Here, we must point out the four elements concerned with the raised environmental issue about settling in the desert: firstly, the population and what is related to this element regarding spatial issues, water, energy, food and other requirements.

Secondly: the technical contents such as the food production techniques, disposal of waste, industry, energy and other methods of coexistence with the environment and affecting it.

Thirdly: consumption; which is the ability of all parties to participate in the environmental benefit of the resources available which include water resources, agricultural lands, riches mineral and even the air itself.

Fourthly and lastly: sustainability and networking which is the ability to build systems of land use and to exploit the riches that would attain environmental balance without draining them .

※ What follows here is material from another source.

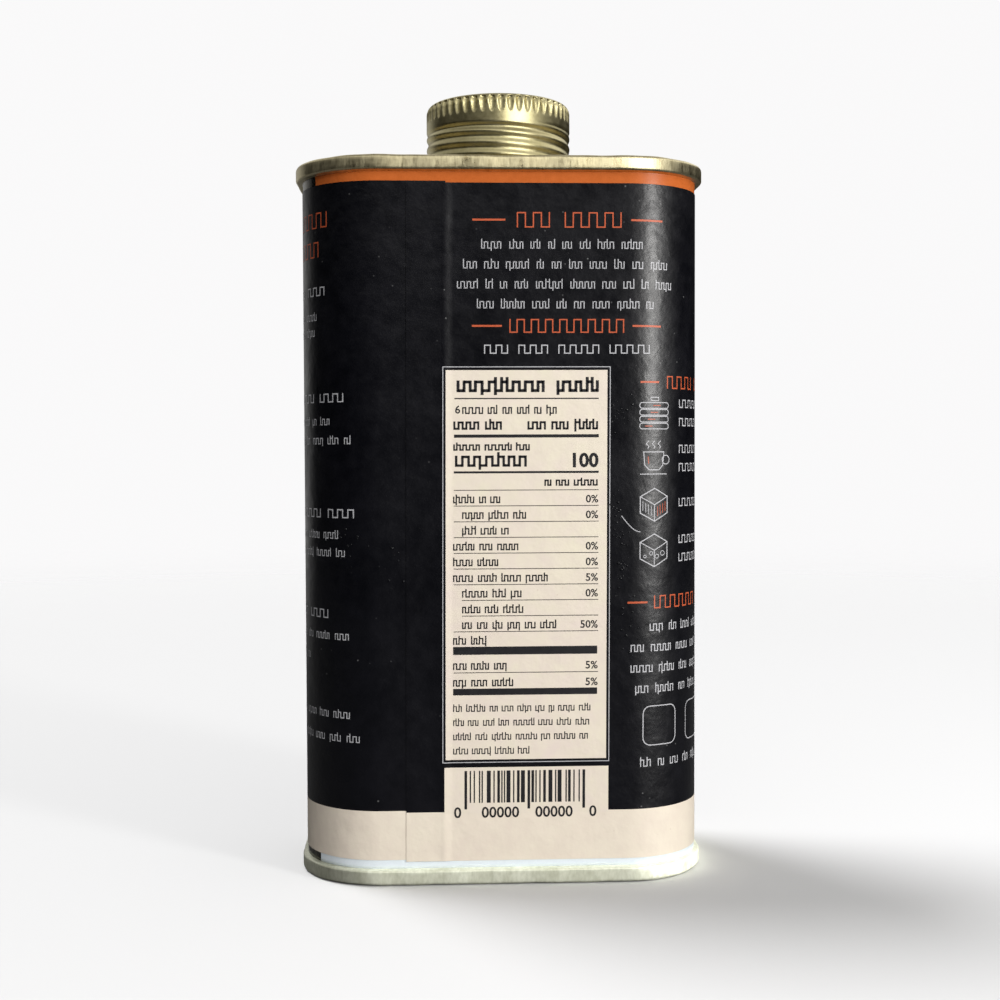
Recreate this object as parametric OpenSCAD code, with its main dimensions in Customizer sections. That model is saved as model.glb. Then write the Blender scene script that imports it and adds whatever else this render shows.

Therefore, the objective of assessing the environmental strategy is to make an attempt to ensure the sustainability of the aimed development and perform comprehensive studies of all aspects of desert development.

There is no doubt that the availability of information and different studies and the use of satellite images and geographic information systems (GIS) is the central axis and the cornerstone of the success of the presumed objectives of the “Strategic Environmental Assessment”, in order to support the decision makers to take the right decisions.

This may require rearranging and making comprehensive regulation for all institutions and bodies concerned with these studies, as well as to renew and reconcile all laws and legislation governing these fields.